─── Data excerpt

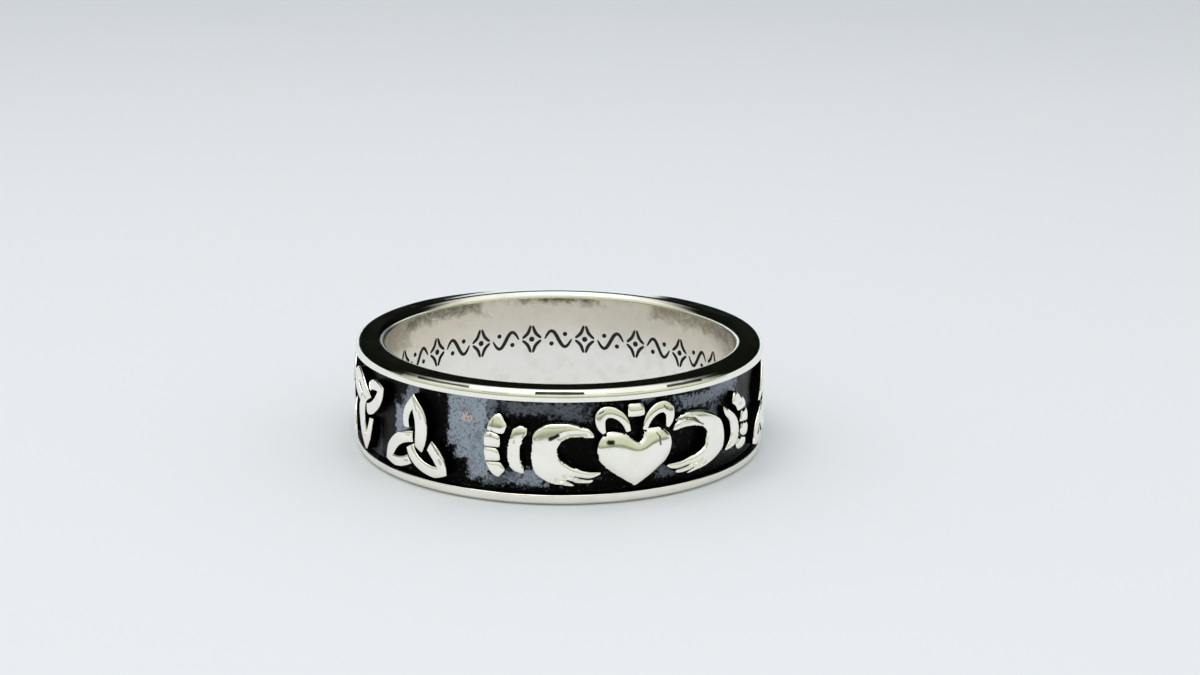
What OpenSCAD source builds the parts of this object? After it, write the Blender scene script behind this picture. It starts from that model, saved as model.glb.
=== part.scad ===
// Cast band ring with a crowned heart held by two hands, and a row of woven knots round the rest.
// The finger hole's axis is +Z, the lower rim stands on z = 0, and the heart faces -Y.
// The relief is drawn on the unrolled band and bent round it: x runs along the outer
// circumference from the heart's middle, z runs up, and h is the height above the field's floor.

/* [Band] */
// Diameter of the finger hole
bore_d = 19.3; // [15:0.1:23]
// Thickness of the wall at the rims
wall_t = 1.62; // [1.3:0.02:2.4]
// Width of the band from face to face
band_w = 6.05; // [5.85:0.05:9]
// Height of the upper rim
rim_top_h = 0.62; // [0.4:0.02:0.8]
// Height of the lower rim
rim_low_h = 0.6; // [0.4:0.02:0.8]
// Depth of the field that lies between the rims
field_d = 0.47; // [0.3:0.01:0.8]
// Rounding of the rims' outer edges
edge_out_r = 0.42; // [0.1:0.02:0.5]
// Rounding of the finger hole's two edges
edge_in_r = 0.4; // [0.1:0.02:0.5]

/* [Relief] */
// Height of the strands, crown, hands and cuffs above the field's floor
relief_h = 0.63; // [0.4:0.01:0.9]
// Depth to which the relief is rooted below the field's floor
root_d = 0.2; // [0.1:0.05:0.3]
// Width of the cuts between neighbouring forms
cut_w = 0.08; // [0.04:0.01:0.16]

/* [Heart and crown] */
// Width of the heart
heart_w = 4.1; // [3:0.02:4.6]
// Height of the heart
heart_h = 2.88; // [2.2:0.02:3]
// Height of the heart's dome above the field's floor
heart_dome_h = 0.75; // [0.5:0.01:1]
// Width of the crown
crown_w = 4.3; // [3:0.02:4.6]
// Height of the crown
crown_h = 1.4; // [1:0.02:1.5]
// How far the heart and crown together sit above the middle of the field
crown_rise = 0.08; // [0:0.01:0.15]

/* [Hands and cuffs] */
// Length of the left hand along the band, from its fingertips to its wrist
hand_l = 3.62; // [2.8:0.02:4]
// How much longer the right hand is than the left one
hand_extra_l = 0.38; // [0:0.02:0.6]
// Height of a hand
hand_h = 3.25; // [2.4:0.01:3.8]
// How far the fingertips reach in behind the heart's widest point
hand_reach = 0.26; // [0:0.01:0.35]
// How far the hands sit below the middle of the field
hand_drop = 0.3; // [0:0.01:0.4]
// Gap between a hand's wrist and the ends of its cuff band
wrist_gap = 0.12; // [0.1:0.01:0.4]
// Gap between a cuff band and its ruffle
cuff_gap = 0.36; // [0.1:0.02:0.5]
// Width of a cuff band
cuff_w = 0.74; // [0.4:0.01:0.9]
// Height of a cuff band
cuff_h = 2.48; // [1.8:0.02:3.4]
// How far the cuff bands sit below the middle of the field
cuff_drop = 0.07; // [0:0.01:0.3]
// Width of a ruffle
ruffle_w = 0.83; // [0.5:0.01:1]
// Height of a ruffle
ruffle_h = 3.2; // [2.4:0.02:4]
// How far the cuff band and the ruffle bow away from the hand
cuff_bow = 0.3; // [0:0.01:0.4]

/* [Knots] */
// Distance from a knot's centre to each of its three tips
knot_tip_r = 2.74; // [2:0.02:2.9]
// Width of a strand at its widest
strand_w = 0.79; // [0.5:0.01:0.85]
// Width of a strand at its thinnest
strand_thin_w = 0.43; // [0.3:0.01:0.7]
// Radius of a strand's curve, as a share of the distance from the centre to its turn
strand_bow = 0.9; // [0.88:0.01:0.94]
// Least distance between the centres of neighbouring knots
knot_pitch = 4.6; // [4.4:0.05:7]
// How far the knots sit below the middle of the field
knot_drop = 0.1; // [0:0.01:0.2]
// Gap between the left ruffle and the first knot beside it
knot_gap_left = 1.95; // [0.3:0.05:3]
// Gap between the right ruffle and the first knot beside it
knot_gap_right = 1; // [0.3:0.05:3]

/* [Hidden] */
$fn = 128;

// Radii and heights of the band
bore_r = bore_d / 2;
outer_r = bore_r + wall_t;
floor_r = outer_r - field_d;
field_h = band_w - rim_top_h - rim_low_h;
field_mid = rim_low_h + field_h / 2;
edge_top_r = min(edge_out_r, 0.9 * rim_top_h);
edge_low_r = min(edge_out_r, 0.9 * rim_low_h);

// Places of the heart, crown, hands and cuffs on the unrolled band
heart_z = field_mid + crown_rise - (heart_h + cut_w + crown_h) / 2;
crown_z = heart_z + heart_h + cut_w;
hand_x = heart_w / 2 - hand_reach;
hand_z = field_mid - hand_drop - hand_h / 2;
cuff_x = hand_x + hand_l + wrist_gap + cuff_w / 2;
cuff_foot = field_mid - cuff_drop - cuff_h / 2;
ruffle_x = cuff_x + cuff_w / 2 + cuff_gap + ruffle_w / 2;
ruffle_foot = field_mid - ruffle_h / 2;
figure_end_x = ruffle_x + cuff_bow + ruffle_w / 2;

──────

• Description of the task
Copy out the listing above, line by line and exactly, from its first line to the line holding "cut_w = 0.08; // [0.04:0.01:0.16]", inclusive.

• Task result
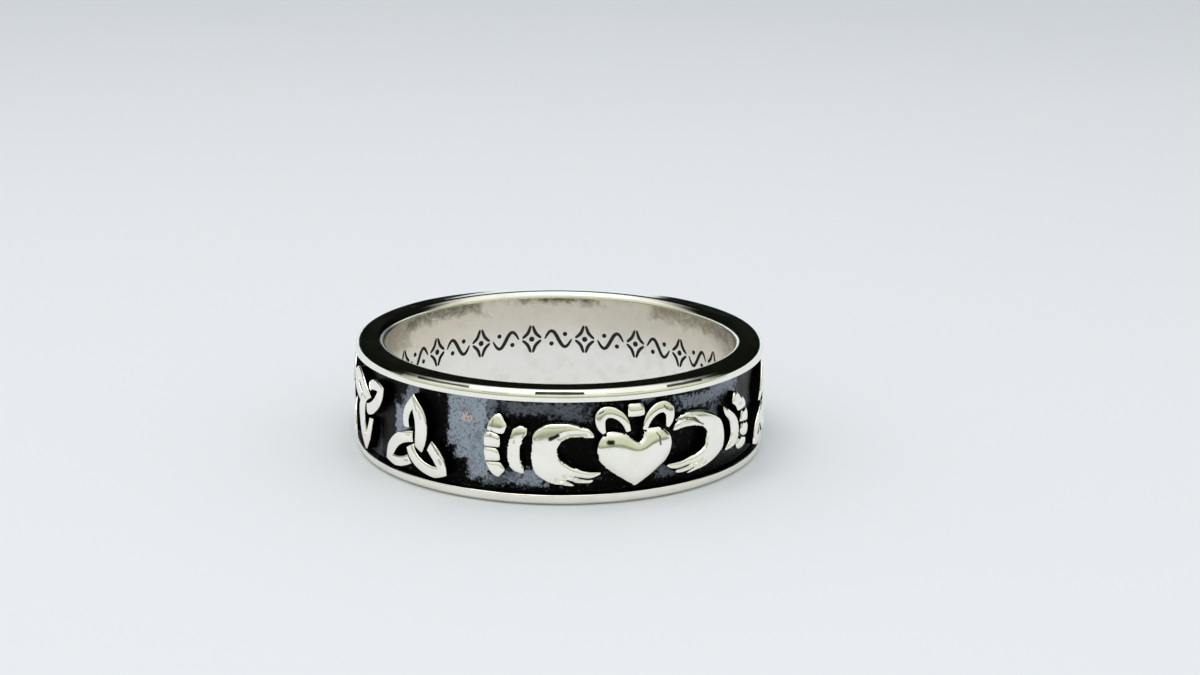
What OpenSCAD source builds the parts of this object? After it, write the Blender scene script behind this picture. It starts from that model, saved as model.glb.
=== part.scad ===
// Cast band ring with a crowned heart held by two hands, and a row of woven knots round the rest.
// The finger hole's axis is +Z, the lower rim stands on z = 0, and the heart faces -Y.
// The relief is drawn on the unrolled band and bent round it: x runs along the outer
// circumference from the heart's middle, z runs up, and h is the height above the field's floor.

/* [Band] */
// Diameter of the finger hole
bore_d = 19.3; // [15:0.1:23]
// Thickness of the wall at the rims
wall_t = 1.62; // [1.3:0.02:2.4]
// Width of the band from face to face
band_w = 6.05; // [5.85:0.05:9]
// Height of the upper rim
rim_top_h = 0.62; // [0.4:0.02:0.8]
// Height of the lower rim
rim_low_h = 0.6; // [0.4:0.02:0.8]
// Depth of the field that lies between the rims
field_d = 0.47; // [0.3:0.01:0.8]
// Rounding of the rims' outer edges
edge_out_r = 0.42; // [0.1:0.02:0.5]
// Rounding of the finger hole's two edges
edge_in_r = 0.4; // [0.1:0.02:0.5]

/* [Relief] */
// Height of the strands, crown, hands and cuffs above the field's floor
relief_h = 0.63; // [0.4:0.01:0.9]
// Depth to which the relief is rooted below the field's floor
root_d = 0.2; // [0.1:0.05:0.3]
// Width of the cuts between neighbouring forms
cut_w = 0.08; // [0.04:0.01:0.16]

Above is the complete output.